Реальное все-таки было: поскольку связанность общей социально-исторической и геополитической судьбой, безусловно, питала определенную общность задач и решений. Я имею в виду отнюдь не официальщину — «секретарскую» литературу, литературу начальников, которых надо было в обязательном порядке переводить и печатать немалыми тиражами; праздничные выезды, декады и дни — одной литературы в гостях у другой, сопровождавшиеся почти ритуальным пьянством и обжорством. Я имею в виду другую общность — общность драматического, а то и трагического опыта. Общность грузинской поэзии и русской. Имена Отара Чиладзе, Чабуа Амирэджиби, Нодара Думбадзе вовсе не были чужими для внимательного русского читателя. Более того, они были любимы и высоко ценимы русским читателем — тем более, что приходили к нему в высшей степени профессиональных, отточенных переводах — это вам не поток современных конвейерных торопливых переложений. Более того, публикации грузинской мифопоэтической, литовской психологической прозы, эстонского «маленького» романа, армянского нового эпоса (Турам Дочанашвили, Леннарт Мери, Энн Ветемаа, Грант Матевосян и еще имена замечательных писателей) становились событийными в русской читательской аудитории. А русская литературная среда, подчас более продвинутая, чем «национальная», давала убежище для тех, кому невозможно было высказаться у себя, в своей национальной периодике. (Почти все повести Василя Быкова выходили сначала в Москве и уже потом — на белорусском в Минске.) И наоборот. Завязывались особенные внутрилитературные отношения, оказывалось особое литературное гостеприимство: в «Литературной Грузии» печатались прекрасные русские поэты, путь которым в русскую периодику был перекрыт.
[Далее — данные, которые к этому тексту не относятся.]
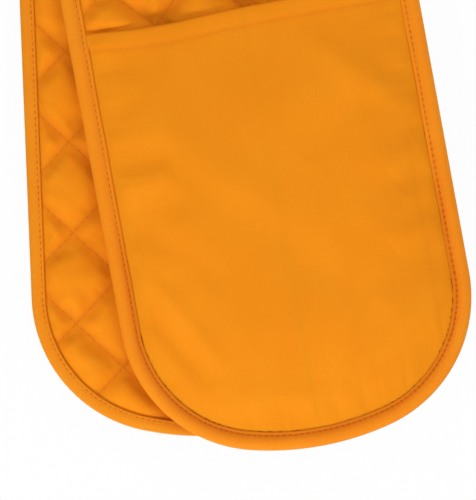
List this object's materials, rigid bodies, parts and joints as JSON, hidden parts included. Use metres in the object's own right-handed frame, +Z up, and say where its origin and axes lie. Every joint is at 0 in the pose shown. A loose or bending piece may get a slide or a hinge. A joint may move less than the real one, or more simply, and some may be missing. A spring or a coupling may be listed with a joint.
{
  "type": "double oven glove",
  "caption": "Quilted double oven glove: one padded strip with a hand pocket at each rounded end, edges bound in tape, folded in half.",
  "frame": {"origin": "middle of the underside of the folded glove's box, on the surface that it lies on", "axes": "+X across the glove, +Y from the two rounded ends to the fold, +Z up, from the rear leg to the front leg"},
  "size_m": [0.2238, 0.3906, 0.0331],
  "materials": {
    "orange_cotton": "matte woven cotton",
    "orange_binding": "matte cotton tape",
    "cream_lining": "matte woven cotton",
    "wadding": "matte fibre batting"
  },
  "bodies": {
    "rear_strap": {"rear_strap_back_fabric": "orange_cotton", "rear_strap_wadding": "wadding", "rear_strap_pocket_side_fabric": "orange_cotton", "rear_strap_left_binding": "orange_binding", "rear_strap_right_binding": "orange_binding"},
    "rear_hand": {"rear_hand_back_fabric": "orange_cotton", "rear_hand_wadding": "wadding", "rear_hand_pocket_side_fabric": "orange_cotton", "rear_hand_binding": "orange_binding"},
    "rear_pocket": {"rear_pocket_lining": "cream_lining", "rear_pocket_wadding": "wadding", "rear_pocket_outer_fabric": "orange_cotton", "rear_pocket_hem": "orange_cotton"},
    "fold_1": {"fold_1_back_fabric": "orange_cotton", "fold_1_wadding": "wadding", "fold_1_pocket_side_fabric": "orange_cotton", "fold_1_left_binding": "orange_binding", "fold_1_right_binding": "orange_binding"},
    "fold_2": {"fold_2_back_fabric": "orange_cotton", "fold_2_wadding": "wadding", "fold_2_pocket_side_fabric": "orange_cotton", "fold_2_left_binding": "orange_binding", "fold_2_right_binding": "orange_binding"},
    "fold_3": {"fold_3_back_fabric": "orange_cotton", "fold_3_wadding": "wadding", "fold_3_pocket_side_fabric": "orange_cotton", "fold_3_left_binding": "orange_binding", "fold_3_right_binding": "orange_binding"},
    "fold_4": {"fold_4_back_fabric": "orange_cotton", "fold_4_wadding": "wadding", "fold_4_pocket_side_fabric": "orange_cotton", "fold_4_left_binding": "orange_binding", "fold_4_right_binding": "orange_binding"},
    "fold_5": {"fold_5_back_fabric": "orange_cotton", "fold_5_wadding": "wadding", "fold_5_pocket_side_fabric": "orange_cotton", "fold_5_left_binding": "orange_binding", "fold_5_right_binding": "orange_binding"},
    "front_strap": {"front_strap_back_fabric": "orange_cotton", "front_strap_wadding": "wadding", "front_strap_pocket_side_fabric": "orange_cotton", "front_strap_left_binding": "orange_binding", "front_strap_right_binding": "orange_binding"},
    "front_hand": {"front_hand_back_fabric": "orange_cotton", "front_hand_wadding": "wadding", "front_hand_pocket_side_fabric": "orange_cotton", "front_hand_binding": "orange_binding"},
    "front_pocket": {"front_pocket_lining": "cream_lining", "front_pocket_wadding": "wadding", "front_pocket_outer_fabric": "orange_cotton", "front_pocket_hem": "orange_cotton"}
  },
  "joints": [
    {"name": "fold_opening", "type": "hinge", "parent": "rear_strap", "child": "front_strap", "pos_m": [0, 0.20215, 0.01128], "axis": [-1, 0, 0], "range_deg": [0, 184]},
    {"name": "fold_hinge_1", "type": "hinge", "parent": "rear_strap", "child": "fold_1", "pos_m": [0, 0.18245, -0.00007], "axis": [-1, 0, 0], "range_deg": [0, 23]},
    {"name": "fold_hinge_2", "type": "hinge", "parent": "fold_1", "child": "fold_2", "pos_m": [0, 0.19137, 0.00298], "axis": [-1, 0, 0], "range_deg": [0, 46]},
    {"name": "fold_hinge_3", "type": "hinge", "parent": "fold_2", "child": "fold_3", "pos_m": [0, 0.19536, 0.01152], "axis": [-1, 0, 0], "range_deg": [0, 46]},
    {"name": "fold_hinge_4", "type": "hinge", "parent": "fold_3", "child": "fold_4", "pos_m": [0, 0.19198, 0.02032], "axis": [-1, 0, 0], "range_deg": [0, 46]},
    {"name": "fold_hinge_5", "type": "hinge", "parent": "fold_4", "child": "fold_5", "pos_m": [0, 0.18331, 0.024], "axis": [-1, 0, 0], "range_deg": [0, 23]},
    {"name": "rear_wrist", "type": "hinge", "parent": "rear_strap", "child": "rear_hand", "pos_m": [0, 0.05424, 0.00911], "axis": [1, 0, 0], "range_deg": [0, 60]},
    {"name": "front_wrist", "type": "hinge", "parent": "front_strap", "child": "front_hand", "pos_m": [0, 0.0437, 0.024], "axis": [-1, 0, 0], "range_deg": [0, 60]},
    {"name": "rear_pocket_opening", "type": "hinge", "parent": "rear_hand", "child": "rear_pocket", "pos_m": [-0.02666, -0.17451, 0.0091], "axis": [-0.9975, 0.0706, 0], "range_deg": [0, 12]},
    {"name": "front_pocket_opening", "type": "hinge", "parent": "front_hand", "child": "front_pocket", "pos_m": [0.02666, -0.18531, 0.024], "axis": [0.9975, 0.0706, 0], "range_deg": [0, 12]}
  ],
  "couplings": [
    {"joint": "fold_hinge_1", "follows": "fold_opening", "ratio": 0.125},
    {"joint": "fold_hinge_2", "follows": "fold_opening", "ratio": 0.25},
    {"joint": "fold_hinge_3", "follows": "fold_opening", "ratio": 0.25},
    {"joint": "fold_hinge_4", "follows": "fold_opening", "ratio": 0.25},
    {"joint": "fold_hinge_5", "follows": "fold_opening", "ratio": 0.125}
  ]
}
Так что под словами о «взаимосвязи» и «взаимообогащении» литератур таился двоящийся смысл: 1) официозно-ритуальный, 2) подлинный, настоящий. Впрочем, такая же раздвоенность сопровождала не только литературные понятия. Скажем, в редакции журнала «Дружба народов» засомневались в правильности названия. Ходил даже местный редакционный анекдот: переименуем «Дружбу народов» во «Вражду народов»…
Подлинное и настоящее обрывалось вместе с фальшивым и официозным. Ухнули в пропасть и тома бездарных сочинений, и тонкие сборнички изысканных стихов в дивных переводах Пастернака и Шенгели, Тарковского и Звягинцевой. Литературы замкнулись в изолированных национальных квартирах, несказанно попервоначалу обрадовавшись тому, что советская коммуналка кончилась. Хотя ни одна из литератур, потерявших общее пространство, от сокращения территории распространения (и влияния) не выиграла. Влиятельность потеряли все вместе. Влиятельность, а иные и просто возможность высказывания.
Передел литературного пространства: 1992
Чуть дальше середины года, обозначившего отпуском цен переход к рыночной экономике, переход столь же обрывный и внезапный, идеологический, как и отказ от нее семьдесят с лишним лет тому назад, в «Литературной газете» и, казалось бы, во вполне литературной статье (новое поколение решительно отвергает белинско-чернышевско-добролюбовскую социальность или все-таки нет?) зафиксирована «гнетущая усталость от всего демократического… Наскучила, в мозгах навязла нудная одномерность демократических идей. Оскомину набили правильные, как у пионервожатых, речи полуграмотных борцов за права человека. Эйфория… гипервентиляции воздухом свободы быстро прошла» («ЛГ», № 32).